The true cost of insufficiently funded programs that provide defense to indigent persons is the integrity and reliability of the justice system. But, to the misfortune of the indigent, those are costs that don't show up on government budget sheets.

Posted by: John | Dec 2, 2011 9:19:38 AM

Indigents don't deserve a "top-notch job" because they don't pay for it.

Posted by: Adamakis | Dec 2, 2011 10:16:26 AM

OK, how about "constitutionally adequate"? Substitute that term and the rest of John's post still rings true.

Posted by: Def. Atty. | Dec 2, 2011 11:51:28 AM

Yes adamakis you are correct. Because in the legal profession staying awake during the trial does in fact represent a top notch job.

Posted by: Daniel | Dec 2, 2011 12:57:31 PM

Colloquy during a potential habeas preceding:

JUDGE: Did you perform constitutionally adequate work, counselor?

LAWYER: Absolutely! I was awake throughout the entire trial.

JUDGE: Okay. And?

LAWYER: And I was sober for most of it!

Posted by: anon | Dec 2, 2011 5:08:06 PM

i have to agree. UNLESS we are wlling to limit govt to the same about of funds! once any investigation hits that limit if there is no evidence....case is dropped! then i'm good! otherwise it's a rip off for every individual involved. EXCEPT for the lawyers like that one citied! no way in hell he/she did shit outside of show up to plead out each and every case!

which in MY BOOK is a CRIME!

Posted by: rodsmith | Dec 2, 2011 10:02:07 PM

What world does Ms. Sloan live in? (a) if they contract the trials, they probably contract the appeals the same way; (b) even if there is a halfway competent appellate lawyer, all or most issues are probably waived; and (c) it is unlikely there is representation available to take these (presumably) non-capital cases through a postconviction IAC claim.

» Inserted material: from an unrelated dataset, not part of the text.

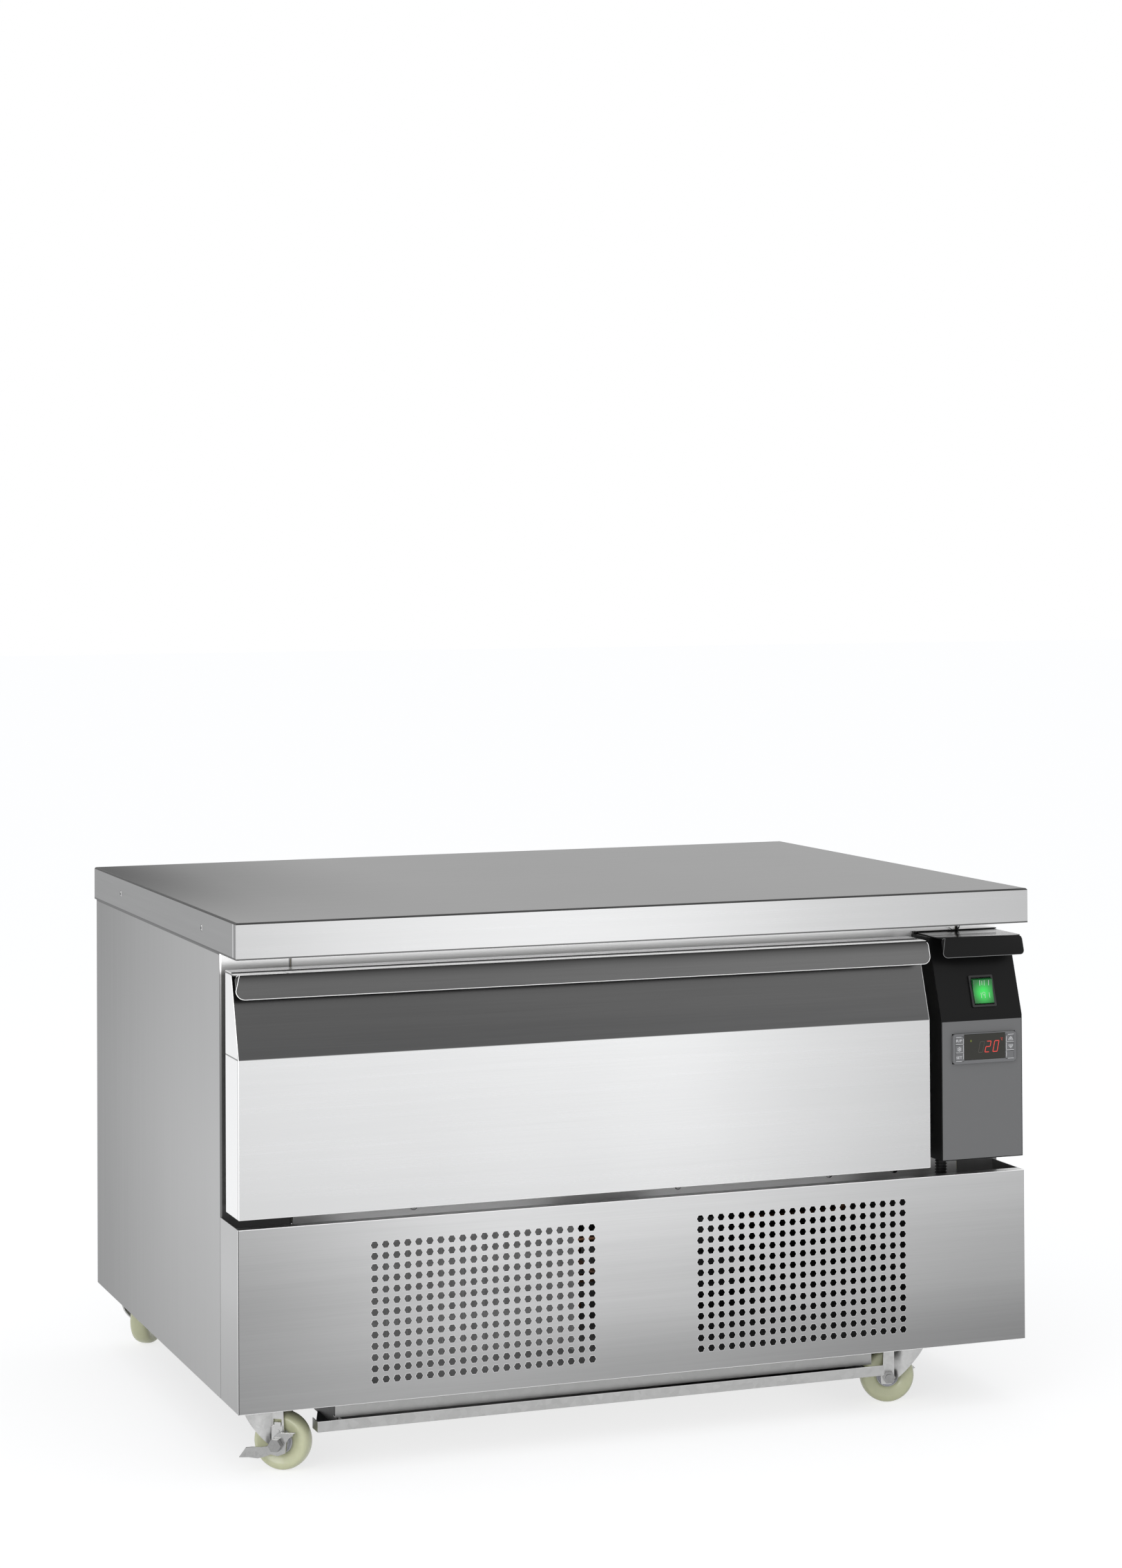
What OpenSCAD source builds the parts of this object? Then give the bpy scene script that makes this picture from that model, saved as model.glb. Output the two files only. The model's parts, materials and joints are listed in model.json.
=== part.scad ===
// Refrigerated drawer unit on four swivel casters. One wide drawer with a sloped front, a control
// column beside it and a perforated panel in front of the machine compartment.
// Millimetres. +Z is up and +Y is to the back. The origin is on the floor, under the middle.

/* [Worktop] */
// Width of the worktop from side to side
top_w = 900; // [880:1:960]
// Depth of the worktop from front to back
top_d = 680; // [670:1:720]
// Height of the worktop's folded edge
top_edge = 38; // [30:1:50]
// Radius of the worktop's bent top edges
top_bend = 2.5; // [1:0.5:5]
// Thickness of the worktop sheet
top_t = 1.5; // [1:0.1:2]
// Width of the sheet folded under the worktop's sides
top_fold = 20; // [16:1:40]
// Distance of the edge screws from the middle of the depth
edge_screw_y = 195; // [120:1:260]

/* [Cabinet] */
// Distance of the side panels behind the worktop's side edges
side_inset = 1.5; // [0.5:0.5:6]
// Distance of the cabinet's front frame behind the worktop's front edge
front_d = 74; // [66:1:84]
// Distance of the cabinet's back behind the worktop's back edge
back_inset = 22; // [16:1:30]
// Thickness of the folded steel sheets
sheet_t = 1.2; // [0.8:0.1:1.5]
// Outer radius of the cabinet's vertical bends
bend_r = 2.4; // [1.8:0.1:4]
// Height that the side panels hang below the base plate
skirt_h = 12; // [6:1:16]
// Height of the machine compartment above the base plate
machine_h = 163.5; // [160:0.5:190]
// Width of the left front stile beside the drawer opening
stile_l = 48.5; // [44:0.5:56]
// Width of the right front stile
stile_r = 50.5; // [46:0.5:56]
// Width of the left stile's tabs over and under the drawer opening
tab_l = 75.5; // [70:0.5:90]
// Height of the front rail's edge below the machine compartment's ceiling
rail_drop = 10; // [6:1:16]
// Height of the worktop's front rail
rail_top_h = 41; // [36:1:50]
// Diameter of the screw heads in the front rail
rail_screw_d = 8; // [6:0.5:10]

/* [Cold chamber] */
// Inner height of the liner
liner_h = 205; // [198:1:240]
// Thickness of the liner sheet
liner_t = 1; // [0.6:0.1:1.4]
// Thickness of the insulated floor between liner and machine compartment
floor_foam = 34; // [28:1:50]
// Thickness of the insulated back wall
back_foam = 48.6; // [42:0.2:56]
// Width of the chamber beside the drawer opening that holds the evaporator
evap_w = 110; // [104:1:124]
// Depth of the insulation behind the front column
column_foam = 42; // [36:1:50]
// Inner radius of the liner's corners
liner_r = 12; // [6:1:20]
// Outer diameter of the drain pipe
drain_d = 18; // [14:1:24]

/* [Lower panel] */
// Height of the lower front panel
panel_h = 186.5; // [182:0.5:196]
// Distance of the lower front panel's right edge from the worktop's right edge
panel_right_inset = 6.5; // [4:0.5:12]
// Width of a hexagonal hole across its corners
hex_d = 8.3; // [6:0.1:9.6]
// Distance between hole columns
hex_pitch_x = 11.9; // [11:0.1:13]
// Distance between hole rows
hex_pitch_z = 11.5; // [10.5:0.1:12.4]
// Number of hole columns in a field
hex_cols = 21; // [8:1:22]
// Number of hole rows in a field
hex_rows = 13; // [4:1:13]
// Distance of the left field's middle from the worktop's left edge
hex_left_inset = 264; // [250:1:290]
// Distance of the right field's middle from the worktop's right edge
hex_right_inset = 274.5; // [260:0.5:300]
// Height of the lowest hole row above the panel's lower edge
hex_row_z = 23; // [16:1:28]
// Depth of the folded flanges behind the panel
flange_d = 12; // [8:1:20]

/* [Drawer] */
// Distance of the drawer front's left edge from the worktop's left edge
drawer_left_inset = 2; // [1:0.5:8]
// Distance of the drawer front's right edge from the worktop's right edge
drawer_right_inset = 121; // [118:1:130]
// Gap between the lower panel and the drawer front
drawer_gap = 9.5; // [6:0.5:14]
// Depth of the drawer front's body
drawer_body_d = 52; // [44:1:60]
// Height of the upright part of the front, up to its crease
crease_h = 162; // [140:1:180]
// Height of the sloped part of the front
slope_h = 85.8; // [70:0.2:90]
// Depth of the sloped part of the front
slope_run = 29.2; // [22:0.2:34]
// Height of the handle lip
lip_h = 26; // [20:1:32]
// Radius of the handle lip's lower corners
lip_r = 9; // [4:0.5:12]
// Distance of the handle lip's left end from the drawer front's left edge
lip_left_inset = 5; // [0:0.5:10]
// Thickness of the drawer's inner frame
inner_frame_t = 6; // [4:0.5:8]
// Width of the gasket
gasket_w = 12; // [9:0.5:14]
// Height of the drawer's sides
box_h = 165; // [120:1:175]
// Width of the flanges that the food pans hang on
pan_rim_w = 10; // [6:1:12]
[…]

As John notes, there are massive and unfair costs, but they are human and systemic/political, likely not financial.

Posted by: Anon2 | Dec 5, 2011 10:49:38 PM

Perhaps a flat fee system with allowances for varying types of costs (i.e. PIs, experts, etc.)?

As far as the work load, how does a new attorney get 600 cases to begin with? Especially in this economy. Unless he was handling them for $100 per case, or something too ridiculously low for any decent attorney to accept, I just don't see it happening.